We interviewed Mary Lee and asked them to share with us how they got started with New Urban Arts. Here’s what they said:

How did you first hear about New Urban Arts?
I first heard about New Urban Arts several years ago while working on a project for the RI Arts Learning Network called “Arts Passport.”  The goal of Arts Passport was to welcome high school students and their teachers to attend Rhode Island’s professional arts events as a part of meeting educational standards in the arts for high school graduation in RI.  New Urban Arts captured my interest because students and artist mentors create an experience that immerses them in making and living an art-filled life.

How long have you been involved with New Urban Arts?
I’ve been involved with New Urban Arts for four years as a member of the Board of Directors. I come from a secondary education and Board service background, and I knew that New Urban Arts was making strong organizational strides while staying true to a mission dear to my heart..”the young at art.”

What’s something that you think makes New Urban Arts stand out from other organizations?
Young New Urban Arts artists-in the making are primary stakeholders and drivers of their experience; they are not just “served” by a mission.  I think that’s why the “New Urban Arts Effect” has extended impact beyond students’ years in the Studio.  Creativity is not just some measurable outcome associated with a standard.  New Urban Arts guides the setting and the situation that lead to a powerful enactment of the young capacity to create and to organize one’s own learning. 

What was the last adventure you chose to go on?

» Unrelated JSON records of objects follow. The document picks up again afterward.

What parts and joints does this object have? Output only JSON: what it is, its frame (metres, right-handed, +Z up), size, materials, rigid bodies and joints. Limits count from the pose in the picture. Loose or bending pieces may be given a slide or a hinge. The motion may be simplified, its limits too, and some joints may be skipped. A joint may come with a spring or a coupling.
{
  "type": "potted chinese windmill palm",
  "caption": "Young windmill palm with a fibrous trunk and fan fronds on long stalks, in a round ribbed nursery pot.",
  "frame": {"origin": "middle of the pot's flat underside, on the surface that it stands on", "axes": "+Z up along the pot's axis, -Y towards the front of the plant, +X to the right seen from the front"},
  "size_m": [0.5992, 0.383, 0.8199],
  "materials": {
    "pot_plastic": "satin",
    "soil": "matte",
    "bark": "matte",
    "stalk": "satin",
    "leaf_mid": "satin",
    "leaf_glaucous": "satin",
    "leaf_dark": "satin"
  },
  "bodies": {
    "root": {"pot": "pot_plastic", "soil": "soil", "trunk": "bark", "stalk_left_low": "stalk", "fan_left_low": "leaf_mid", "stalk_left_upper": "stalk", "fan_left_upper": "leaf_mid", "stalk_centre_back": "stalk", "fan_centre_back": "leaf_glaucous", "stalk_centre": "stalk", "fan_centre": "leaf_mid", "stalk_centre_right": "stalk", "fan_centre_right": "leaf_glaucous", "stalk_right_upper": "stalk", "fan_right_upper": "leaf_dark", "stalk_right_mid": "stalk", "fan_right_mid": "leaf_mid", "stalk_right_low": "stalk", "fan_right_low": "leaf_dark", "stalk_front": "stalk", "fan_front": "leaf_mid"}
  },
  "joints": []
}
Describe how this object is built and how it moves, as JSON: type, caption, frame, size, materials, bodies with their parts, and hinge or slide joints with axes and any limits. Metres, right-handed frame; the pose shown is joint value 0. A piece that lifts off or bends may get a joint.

What did you do?
I went to London at the end of January to see “Celts:  Art & Identity,” a major show of international Celtic art at the British Museum, and the 28th Annual London Art Fair in Islington. 

Why do you support New Urban Arts?
When I went to Cumberland High School, my interests in writing, traditional music, literature/theatre and history were supported by teachers who encouraged me to enjoy and employ a capacity to create.  I used what I was studying as the inspiration for plays, concerts, poetry and to build my enjoyment of being in the audience, too.  All these things have stayed with me through the years in my work…and I see “creative practice”…made perfect, at New Urban Arts, for a new generation.